> REQUEST
Each line from the start of the entries through the line that contains "return turns + shake" should be output exactly, please.

> STORED DATA
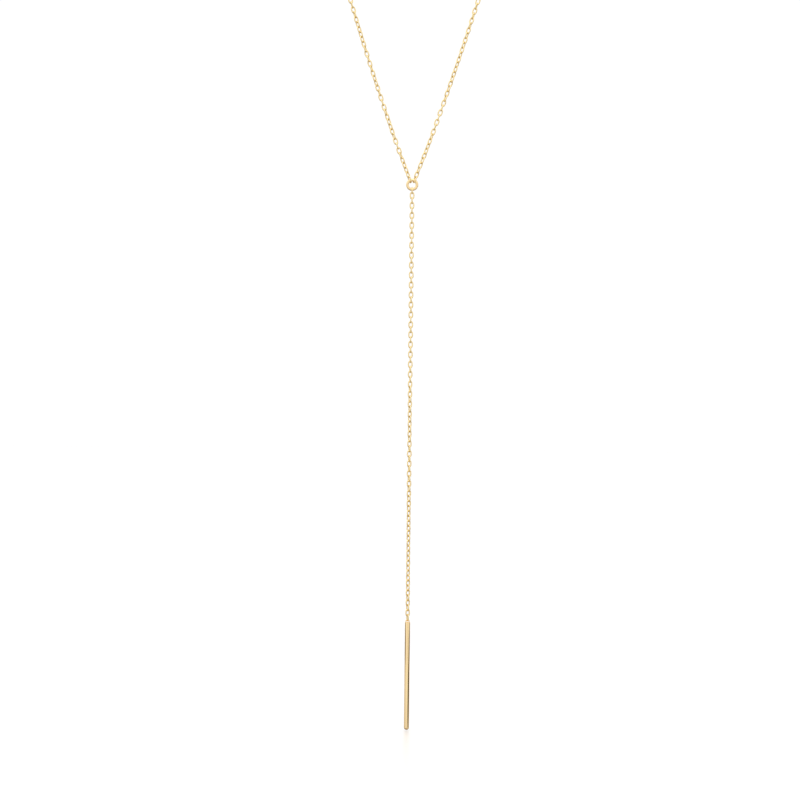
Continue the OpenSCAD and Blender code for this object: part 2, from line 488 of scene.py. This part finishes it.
def linked_chain(link, centres, along, side, up, turns):
    """A copy of the link at each centre, its width turned from side towards up."""
    points, faces = link
    width = np.cos(turns)[:, None] * side + np.sin(turns)[:, None] * up
    depth = np.cross(along, width)
    copies = (centres[:, None, :] + points[None, :, :1] * width[:, None, :]
              + points[None, :, 1:2] * depth[:, None, :] + points[None, :, 2:] * along[:, None, :])
    shift = len(points)
    every_face = [tuple(i * shift + j for j in face) for i in range(len(centres)) for face in faces]
    return copies.reshape(-1, 3), every_face


def chain_turns(distances, twist, last_turn, wobble, seed):
    """Turn of each link: a quarter more than the one before, the chain's own twist, and a small wobble.

    last_turn is the turn that the last link ends at, counted from the chain's side.
    """
    stations = np.array([station for station, _ in twist]) * MM
    turns = np.interp(distances, stations, [turn for _, turn in twist])
    quarters = 90 * np.arange(len(distances))
    miss = (last_turn - quarters[-1] - turns[-1] + 90) % 180 - 90
    hidden = np.clip((distances - stations[-1]) / max(distances[-1] - stations[-1], MM), 0, 1)
    turns = np.radians(quarters + turns + miss * hidden)
    shake = np.random.default_rng(seed).uniform(-wobble, wobble, len(distances))
    shake[[0, -1]] = 0
    return turns + shake


class NECKLACE_OT_neck_chain(bpy.types.Operator):
    """Link both halves of the neck chain, from the junction ring up and round to the clasp"""

    bl_idname = "necklace.neck_chain"
    bl_label = "Neck Chain"
    bl_options = {"REGISTER", "UNDO"}

    def execute(self, context):
        sizes, fittings = context.scene.necklace_chain, context.scene.necklace_fittings
        ring_middle = (RING_BOX[1].x - RING_BOX[0].x - fittings.ring_wire) / 2
        lean = fittings.hang_angle
        start = RING_CENTRE + ring_middle * (math.sin(lean) * ACROSS + math.cos(lean) * UP)
        end = np.array((END_RING_BOX[1].x - fittings.end_wire / 2, 0, 0))
        route = curve_through([start, *NECK_ROUTE, end])
        length = lengths_along(route)[-1]
        held = [(fittings.ring_wire + sizes.wire) / 2, (fittings.end_wire + sizes.wire) / 2]
        count = round(length / sizes.neck_pitch)
        pitch = (length - sizes.wire + sum(held)) / count
        reach = (pitch + sizes.wire) / 2
        distances = reach - held[0] + pitch * np.arange(count)
        centres = at_distances(route, distances)
        along = unit(at_distances(route, distances + MM / 2) - at_distances(route, distances - MM / 2))
        side = unit(np.cross(along, UP))
        up = np.cross(side, along)
        link = link_shell(sizes, reach)
        halves = (("right", 1, RIGHT_TWIST, 90, 11), ("left", -1, LEFT_TWIST, 0, 12))
        for name, mirror, twist, last_turn, seed in halves:
            turns = chain_turns(distances, twist, last_turn, sizes.wobble, seed)
            points, faces = linked_chain(link, centres, along, side, up, turns)
            if mirror < 0:
                points = points * (-1, 1, 1)
                faces = [face[::-1] for face in faces]
            mesh = new_mesh(f"neck_links_{name}", (points, faces))
            add_piece(f"neck_links_{name}", mesh, gold("gold_chain"), "necklace", "gold_chain",
                      f"neck_chain_{name}")
        return {"FINISHED"}


class NECKLACE_OT_drop_chain(bpy.types.Operator):
    """Link the drop chain, from the junction ring down to the eye of the bar"""

    bl_idname = "necklace.drop_chain"
    bl_label = "Drop Chain"
    bl_options = {"REGISTER", "UNDO"}

    def execute(self, context):
        sizes, fittings = context.scene.necklace_chain, context.scene.necklace_fittings
        reach = (sizes.drop_pitch + sizes.wire) / 2
        ring_bottom = RING_BOX[0].z + fittings.ring_wire / 2
        first = ring_bottom + (fittings.ring_wire + sizes.wire) / 2 - reach
        count = round((DROP_BOX[1].z - DROP_BOX[0].z) / sizes.drop_pitch - 0.5)
        drop = sizes.drop_pitch * np.arange(count)
        centres = np.array((RING_CENTRE[0], RING_CENTRE[1], first)) - drop[:, None] * UP
        along = np.tile(-UP, (count, 1))
        turns = chain_turns(drop, DROP_TWIST, 0, sizes.wobble, 13)
        shell = linked_chain(link_shell(sizes, reach), centres, along, FRONT, ACROSS, turns)
        add_piece("drop_links", new_mesh("drop_links", shell), gold("gold_chain"), "necklace",
                  "gold_chain", "drop_chain")
        return {"FINISHED"}


class NECKLACE_OT_junction_ring(bpy.types.Operator):
    """Form the small closed ring that joins the neck chain to the drop"""

    bl_idname = "necklace.junction_ring"
    bl_label = "Junction Ring"
    bl_options = {"REGISTER", "UNDO"}

    def execute(self, context):
        sizes = context.scene.necklace_fittings
        middle = (RING_BOX[1].x - RING_BOX[0].x - sizes.ring_wire) / 2
        section = flat_section(sizes.ring_wire, sizes.ring_depth, 32)
        shell = round_ring(RING_CENTRE, middle, section, ACROSS, UP, seam=0.04)
        add_piece("closed_ring", new_mesh("closed_ring", shell), gold("gold_polished"), "necklace",
                  "gold_polished", "junction_ring")
        return {"FINISHED"}


class NECKLACE_OT_bar(bpy.types.Operator):
    """Turn the slim bar with its domed end, and solder the eye on its top"""

    bl_idname = "necklace.bar"
    bl_label = "Bar"
    bl_options = {"REGISTER", "UNDO"}

    def execute(self, context):
        sizes = context.scene.necklace_fittings
        radius, edge = sizes.bar_width / 2, sizes.bar_edge
        axis = np.array((RING_CENTRE[0], RING_CENTRE[1], 0))
        eye_z = BAR_BOX[1].z - sizes.eye_width / 2
        top = eye_z - sizes.eye_width / 2 + sizes.eye_sink
        quarter = np.linspace(0, math.pi / 2, 13)
        dome = [(radius * math.sin(a), TIP_Z + radius * (1 - math.cos(a))) for a in quarter]
        rim = [(radius - edge * (1 - math.cos(a)), top - edge * (1 - math.sin(a))) for a in quarter]
        bar = turned([*dome, *rim, (0, top)], axis)
        eye_middle = (sizes.eye_width - sizes.eye_wire) / 2
        eye_section = round_section(sizes.eye_wire, 20)
        eye = round_ring(axis + eye_z * UP, eye_middle, eye_section, ACROSS, UP, steps=64)
        # Fillet of solder round the eye's foot: its radius and rise in millimetres, and how it narrows
        wide, rise, narrowing, sunk = 0.34, 0.08, 0.55, 0.05 * MM
        foot = [(wide * (1 - narrowing * math.sin(a)) * MM, top + rise * (1 - math.cos(a)) * MM)
                for a in quarter]
        fillet = turned([(0, top - sunk), (foot[0][0], top - sunk), *foot, (0, foot[-1][1])], axis)
        mesh = soldered("bar_with_eye", [bar, eye, fillet])
        add_piece("bar_with_eye", mesh, gold("gold_polished"), "bar", "gold_polished", "bar_pendant")
        return {"FINISHED"}


class NECKLACE_OT_clasp(bpy.types.Operator):
    """Form the plain clasp at the nape and the ring that it closes on"""

    bl_idname = "necklace.clasp"
    bl_label = "Clasp"
    bl_options = {"REGISTER", "UNDO"}

    def execute(self, context):
        sizes = context.scene.necklace_fittings
        width = CLASP_BOX[1].z - CLASP_BOX[0].z
        section = round_section(sizes.clasp_wire, 24)
        ring = round_ring(0 * UP, (width - sizes.clasp_wire) / 2, section, ACROSS, UP)
        end_section = round_section(sizes.end_wire, 20)
        eye_width = CLASP_BOX[1].x - CLASP_BOX[0].x - width + sizes.solder
        eye_middle = (eye_width - sizes.end_wire) / 2
        eye_place = (CLASP_BOX[0].x + eye_width / 2) * ACROSS
        eye = round_ring(eye_place, eye_middle, end_section, ACROSS, UP, steps=64)
        add_piece("clasp_with_eye", soldered("clasp_with_eye", [ring, eye]), gold("gold_polished"),
                  "necklace", "gold_polished", "clasp")
        low, high = END_RING_BOX
        middle = (high.x - low.x - sizes.end_wire) / 2
        end_ring = round_ring((low.x + high.x) / 2 * ACROSS, middle, end_section, ACROSS, FRONT)
        add_piece("end_ring", new_mesh("end_ring", end_ring), gold("gold_polished"), "necklace",
                  "gold_polished", "clasp_end_ring")
        return {"FINISHED"}


def softbox(name, centre, target, width, height, brightness):
    """A soft rectangular light whose face has this brightness."""
    light = bpy.data.lights.new(name, "AREA")
    light.shape, light.size, light.size_y = "RECTANGLE", width, height
    light.energy = brightness * math.pi * width * height
    box = bpy.data.objects.new(name, light)
    box.location = centre
    box.rotation_euler = (Vector(target) - Vector(centre)).to_track_quat("-Z", "Y").to_euler()
    box.visible_camera = False
    bpy.context.scene.collection.objects.link(box)


def back_light(name, towards, strength, spread):
    """Soft light that falls in this direction everywhere: it casts shadows, and the metal doesn't show it."""
    light = bpy.data.lights.new(name, "SUN")
    light.energy = strength
    light.angle = spread
    lamp = bpy.data.objects.new(name, light)
    lamp.rotation_euler = towards.to_track_quat("-Z", "Y").to_euler()
    lamp.visible_glossy = False
    bpy.context.scene.collection.objects.link(lamp)


def plain_surface(name, mesh, colour, glow, roughness=0.45, ior=1.5):
    """A matt stage surface that also glows by itself."""
    surface = bpy.data.objects.new(name, mesh)
    bpy.context.scene.collection.objects.link(surface)
    material = bpy.data.materials.new(name)
    material.use_nodes = True
    book = NodeBook(material.node_tree)
    shader = book.add("ShaderNodeBsdfPrincipled", None, {
        "Base Color": (*colour, 1), "Roughness": roughness, "IOR": ior,
        "Emission Color": (1, 1, 1, 1), "Emission Strength": glow})
    book.add("ShaderNodeOutputMaterial", None, {"Surface": shader})
    mesh.materials.append(material)
    return surface


class NECKLACE_OT_stage(bpy.types.Operator):
    """Set the white floor and backdrop, the soft studio light and the camera"""

    bl_idname = "necklace.stage"
    bl_label = "Stage"
    bl_options = {"REGISTER", "UNDO"}

    def execute(self, context):
        settings = context.scene.necklace_stage
        self.set_surfaces(settings)
        self.set_lights(context.scene)
        self.set_camera(context.scene, settings)
        return {"FINISHED"}

    def set_surfaces(self, settings):
        floor_z = TIP_Z - settings.floor_gap
        turn = np.linspace(0, 2 * math.pi, FLOOR_SIDES, endpoint=False)
        rim = np.column_stack([FLOOR_RADIUS * np.cos(turn), FLOOR_RADIUS * np.sin(turn),
                               np.full(FLOOR_SIDES, floor_z)])
        disc = new_mesh("floor", (rim, [tuple(range(FLOOR_SIDES))]))
        floor = plain_surface("floor", disc, FLOOR_GREY, glow=0.09, roughness=0.33, ior=1.9)
        floor.visible_glossy = False
        turn = np.linspace(-math.pi / 2, math.pi / 2, 25)
        ball = [(BACKDROP_RADIUS * math.cos(a), BACKDROP_RADIUS * math.sin(a)) for a in turn]
        shell = new_mesh("backdrop", turned(ball, 0 * UP))
        backdrop = plain_surface("backdrop", shell, (0, 0, 0), glow=1.0)
        backdrop.visible_diffuse = False
        backdrop.visible_glossy = False
        backdrop.visible_shadow = False

    def set_lights(self, scene):
        world = bpy.data.worlds.new("studio")
        world.use_nodes = True
        scene.world = world
        book = NodeBook(world.node_tree)
        way = book.add("ShaderNodeTexCoord", output="Generated")
        x, y, z = (book.add("ShaderNodeSeparateXYZ", None, {0: way}, output=axis) for axis in "XYZ")
        depth, height = y * 0.5 + 0.5, z * 0.5 + 0.5
        bearing = book.add("ShaderNodeMath", {"operation": "ARCTAN2"}, {0: x, 1: y * -1.0})
        around = bearing * (0.5 / math.pi) + 0.5
        open_room = book.ramp(depth, OPEN_ROOM)
        above_bar = book.ramp(around, UPPER_BAR)
        below_bar = book.ramp(around, LOWER_BAR)
        sides = book.mix(book.ramp(height, UPPER_BAND), open_room, above_bar)
        sides = book.mix(book.ramp(height, LOWER_BAND), sides, below_bar)
        level = book.mix(1.0, sides, book.ramp(height, SKY), "MULTIPLY")
        level = book.mix(1.0, level, book.ramp(x * z + 0.5, LEAN), "MULTIPLY")
        tint = book.mix(level, (*WARM, 1), (1, 1, 1, 1))
        colour = book.mix(1.0, level, tint, "MULTIPLY")
        glow = book.add("ShaderNodeBackground", None, {"Color": colour, "Strength": 1.0})
        book.add("ShaderNodeOutputWorld", None, {"Surface": glow})
        middle = RING_CENTRE - 0.05 * UP
        softbox("overhead", middle + (0, -0.35, 0.8), middle, width=0.4, height=0.4, brightness=2.0)
        back_light("back_light", Vector((0, -0.35, -0.8)), strength=0.85, spread=math.radians(25))

    def set_camera(self, scene, settings):
        camera = bpy.data.cameras.new("camera")
        camera.lens = settings.lens
        camera.clip_start = 0.01
        holder = bpy.data.objects.new("camera", camera)
        scene.collection.objects.link(holder)
        frame_width = PHOTO_PIXELS * settings.metres_per_pixel
        distance = frame_width * settings.lens / camera.sensor_width
        turned_axes = Matrix.Rotation(settings.roll, 4, "Y") @ Matrix.Rotation(math.pi / 2, 4, "X")
        right, up = turned_axes.col[0].xyz, turned_axes.col[1].xyz
        x, y = settings.ring_pixel
        half = PHOTO_PIXELS / 2
        centre = (Vector(RING_CENTRE) - right * (x - half) * settings.metres_per_pixel
                  - up * (half - y) * settings.metres_per_pixel)
        place = centre + Vector(FRONT) * distance
        holder.matrix_world = Matrix.Translation(place) @ turned_axes
        scene.camera = holder
        scene.view_settings.view_transform = "Standard"


class NECKLACE_PT_panel(bpy.types.Panel):
    """Lists the necklace's pieces and their sizes"""

    bl_idname = "NECKLACE_PT_panel"
    bl_label = "Y Necklace"
    bl_space_type = "VIEW_3D"
    bl_region_type = "UI"
    bl_category = "Necklace"

    def draw(self, context):
        for operator in OPERATORS:
            self.layout.operator(operator.bl_idname)
        for owner in GROUPS:
            group = getattr(context.scene, owner)
            for name in group.bl_rna.properties.keys():
                if name not in ("rna_type", "name"):
                    self.layout.prop(group, name)


GROUPS = {
    "necklace_chain": ChainSizes,
    "necklace_fittings": FittingSizes,
    "necklace_gold": GoldFinish,
    "necklace_stage": StageSettings,
}
OPERATORS = (
    NECKLACE_OT_stage,
    NECKLACE_OT_neck_chain,
    NECKLACE_OT_drop_chain,
    NECKLACE_OT_junction_ring,
    NECKLACE_OT_bar,
    NECKLACE_OT_clasp,
)


def register():
    for owner, group in GROUPS.items():
        bpy.utils.register_class(group)
        setattr(bpy.types.Scene, owner, PointerProperty(type=group))
    for kind in (*OPERATORS, NECKLACE_PT_panel):
        bpy.utils.register_class(kind)


def unregister():
    for kind in (NECKLACE_PT_panel, *reversed(OPERATORS)):
        bpy.utils.unregister_class(kind)
    for owner, group in GROUPS.items():
        delattr(bpy.types.Scene, owner)
        bpy.utils.unregister_class(group)


def main():
    register()
    bpy.ops.necklace.stage()
    bpy.ops.necklace.neck_chain()
    bpy.ops.necklace.drop_chain()
    bpy.ops.necklace.junction_ring()
    bpy.ops.necklace.bar()
    bpy.ops.necklace.clasp()


if __name__ == "__main__":
    main()
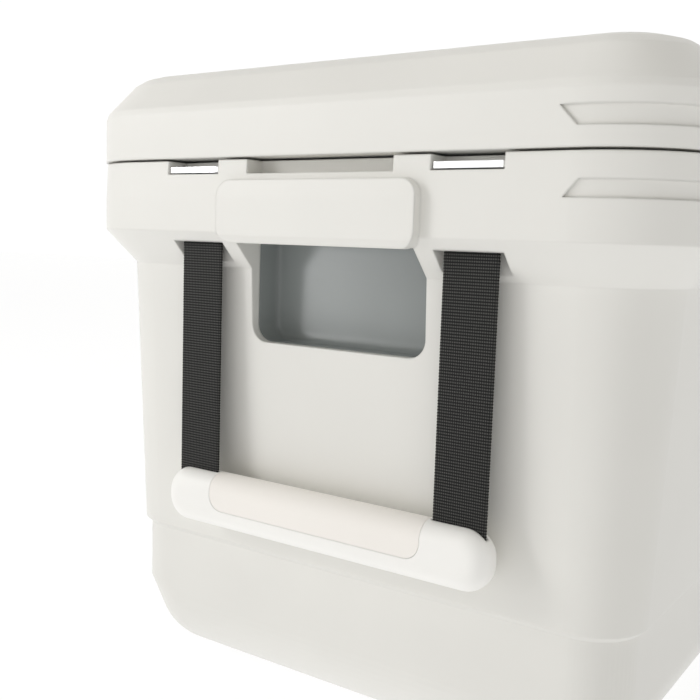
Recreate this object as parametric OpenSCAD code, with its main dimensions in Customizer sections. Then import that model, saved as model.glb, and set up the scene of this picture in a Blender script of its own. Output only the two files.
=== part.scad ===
// Hard-sided cooler chest: drafted moulded body with an overhanging collar, a hinged chamfered
// lid, two swinging webbing handles with two-tone grips, two front latches and a drain.
// X runs along the length, front (latches) faces -Y, +Z is up, feet stand on Z = 0.

/* [Lid and collar] */
// length of the collar and lid outline
collar_l = 780; // [600:10:900]
// width of the collar and lid outline
collar_w = 490; // [400:5:560]
// plan corner radius of the collar and lid
collar_r = 72; // [60:1:90]
// height of the seam between the lid and the collar
seam_z = 400; // [340:5:440]
// height of the lid above the seam
lid_h = 69; // [60:1:80]
// gap between the lid and the collar
lid_gap = 1.6; // [0.6:0.1:2]
// height of the upright band of the lid
lid_band_h = 34; // [26:1:40]
// inward run of the collar's underside slope
under_run = 24; // [18:1:28]

/* [Body] */
// draft run of the upper body walls
body_draft = 9.4; // [4:0.2:12]
// depth of the step between the upper and lower body
step_in = 4; // [2:0.5:6]
// radius of the rounded bottom edge
keel_r = 52; // [46:1:58]
// height of the rubber feet
foot_h = 6; // [4:1:10]
// wall thickness of the inner liner
liner_t = 4; // [3:0.5:5]
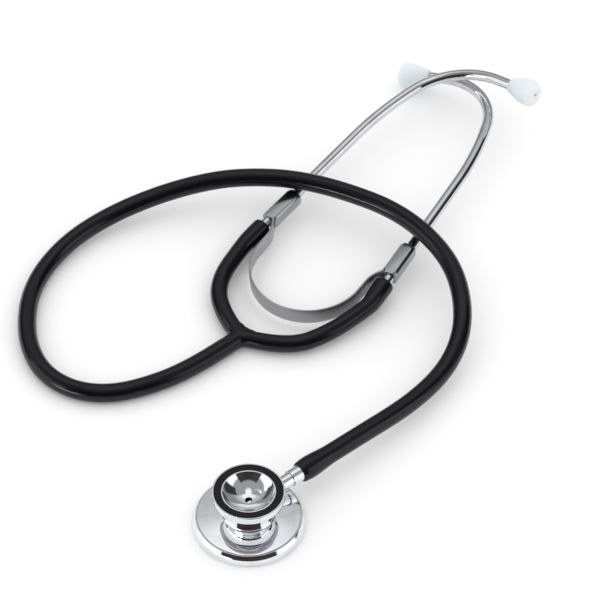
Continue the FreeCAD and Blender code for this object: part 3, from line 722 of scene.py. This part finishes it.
def makeSpringHalf(side, setup):
    sign = sides[side]
    bm = bmesh.new()
    bmesh.ops.create_grid(bm, x_segments=1, y_segments=1, size=0.5)
    bmesh.ops.scale(bm, verts=bm.verts, vec=(setup["thickness"], setup["width"], 1))
    bmesh.ops.bevel(bm, geom=bm.verts[:], offset=setup["edgeRounding"], affect="VERTICES", segments=4,
                    profile=0.5, material=-1)
    bmesh.ops.delete(bm, geom=bm.faces[:], context="FACES_ONLY")
    crown = inBinaural(setup["bowCentre"] - setup["bowRadius"], 0)
    bmesh.ops.transform(bm, matrix=placing(crown, binauralAcross * sign, binauralAlong), verts=bm.verts)
    startRim = bm.edges[:]
    state = {"rim": startRim, "here": crown, "heading": binauralAcross * sign}

    def straightOn(distance):
        grown = bmesh.ops.extrude_edge_only(bm, edges=state["rim"])
        verts = [item for item in grown["geom"] if isinstance(item, bmesh.types.BMVert)]
        bmesh.ops.translate(bm, verts=verts, vec=state["heading"] * distance)
        state["rim"] = [item for item in grown["geom"] if isinstance(item, bmesh.types.BMEdge)]
        state["here"] = state["here"] + state["heading"] * distance
        return verts

    def bent(radius, angle, steps):
        # a positive angle turns the strip towards the side's own inside
        inward = binauralUp.cross(state["heading"]) * sign * (1 if angle > 0 else -1)
        centre = state["here"] + inward * radius
        turn = math.radians(abs(angle)) * sign * (1 if angle > 0 else -1)
        grown = bmesh.ops.spin(bm, geom=state["rim"], cent=centre, axis=binauralUp, angle=turn, steps=steps)
        state["rim"] = [item for item in grown["geom_last"] if isinstance(item, bmesh.types.BMEdge)]
        turned = Matrix.Rotation(turn, 3, binauralUp)
        state["here"] = centre + turned @ (state["here"] - centre)
        state["heading"] = turned @ state["heading"]

    knee = inBinaural(setup["bowCentre"] + setup["straight"], sign * setup["bowRadius"])
    clipPoint = mouths[side] + (tubeAxes[side] * setup["clipStart"] + inwards(side) * tangOffset) * mm
    onward = clipPoint - knee
    kneeTurn = math.degrees(onward.angle(binauralAlong))
    kneeReach = setup["kneeRadius"] * math.tan(math.radians(kneeTurn / 2)) * mm
    tangTurn = math.degrees(onward.angle(tubeAxes[side]))
    tangReach = setup["tangTurn"] * math.tan(math.radians(tangTurn / 2)) * mm
    bent(setup["bowRadius"] * mm, 90, 48)
    straightOn(setup["straight"] * mm - kneeReach)
    bent(setup["kneeRadius"] * mm, -kneeTurn, 12)
    straightOn(onward.length - kneeReach - tangReach)
    bent(setup["tangTurn"] * mm, tangTurn, 10)
    shoulder = straightOn(0.05 * mm)
    middle = state["here"]
    for vert in shoulder:
        vert.co -= binauralUp * (vert.co - middle).dot(binauralUp) * (1 - setup["tangWidth"] / setup["width"])
    straightOn((setup["tangLength"] - 0.05) * mm - tangReach)
    for rim in (startRim, state["rim"]):
        bmesh.ops.edgeloop_fill(bm, edges=rim)
    bmesh.ops.recalc_face_normals(bm, faces=bm.faces)
    piece = addPiece(side + "SpringHalf", bm, springSteel, nodes=["leaf_spring"], sharp=50.0)
    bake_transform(piece)
    return piece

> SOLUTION
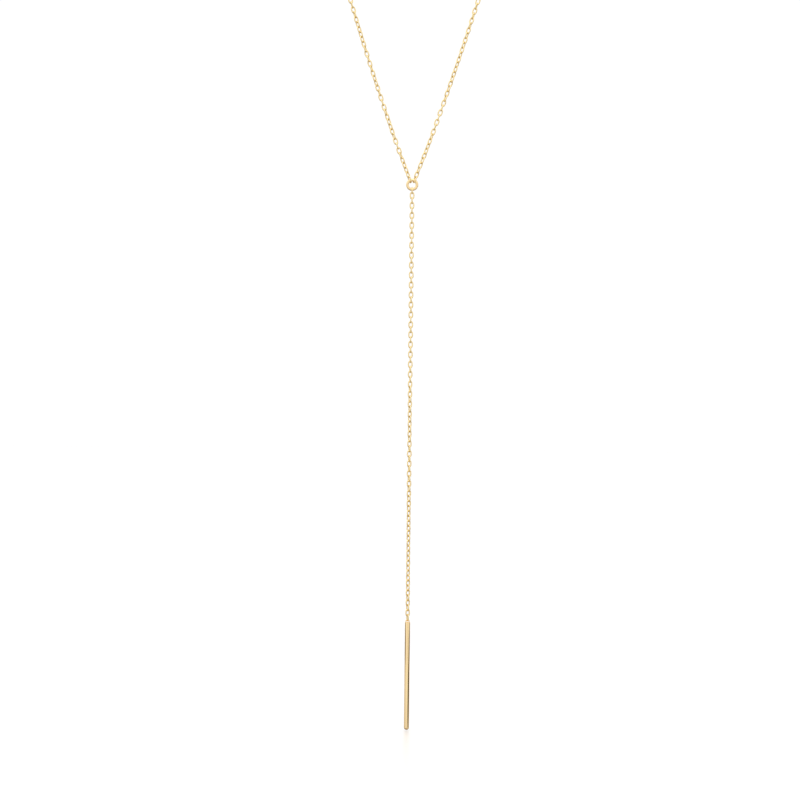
Continue the OpenSCAD and Blender code for this object: part 2, from line 488 of scene.py. This part finishes it.
def linked_chain(link, centres, along, side, up, turns):
    """A copy of the link at each centre, its width turned from side towards up."""
    points, faces = link
    width = np.cos(turns)[:, None] * side + np.sin(turns)[:, None] * up
    depth = np.cross(along, width)
    copies = (centres[:, None, :] + points[None, :, :1] * width[:, None, :]
              + points[None, :, 1:2] * depth[:, None, :] + points[None, :, 2:] * along[:, None, :])
    shift = len(points)
    every_face = [tuple(i * shift + j for j in face) for i in range(len(centres)) for face in faces]
    return copies.reshape(-1, 3), every_face


def chain_turns(distances, twist, last_turn, wobble, seed):
    """Turn of each link: a quarter more than the one before, the chain's own twist, and a small wobble.

    last_turn is the turn that the last link ends at, counted from the chain's side.
    """
    stations = np.array([station for station, _ in twist]) * MM
    turns = np.interp(distances, stations, [turn for _, turn in twist])
    quarters = 90 * np.arange(len(distances))
    miss = (last_turn - quarters[-1] - turns[-1] + 90) % 180 - 90
    hidden = np.clip((distances - stations[-1]) / max(distances[-1] - stations[-1], MM), 0, 1)
    turns = np.radians(quarters + turns + miss * hidden)
    shake = np.random.default_rng(seed).uniform(-wobble, wobble, len(distances))
    shake[[0, -1]] = 0
    return turns + shake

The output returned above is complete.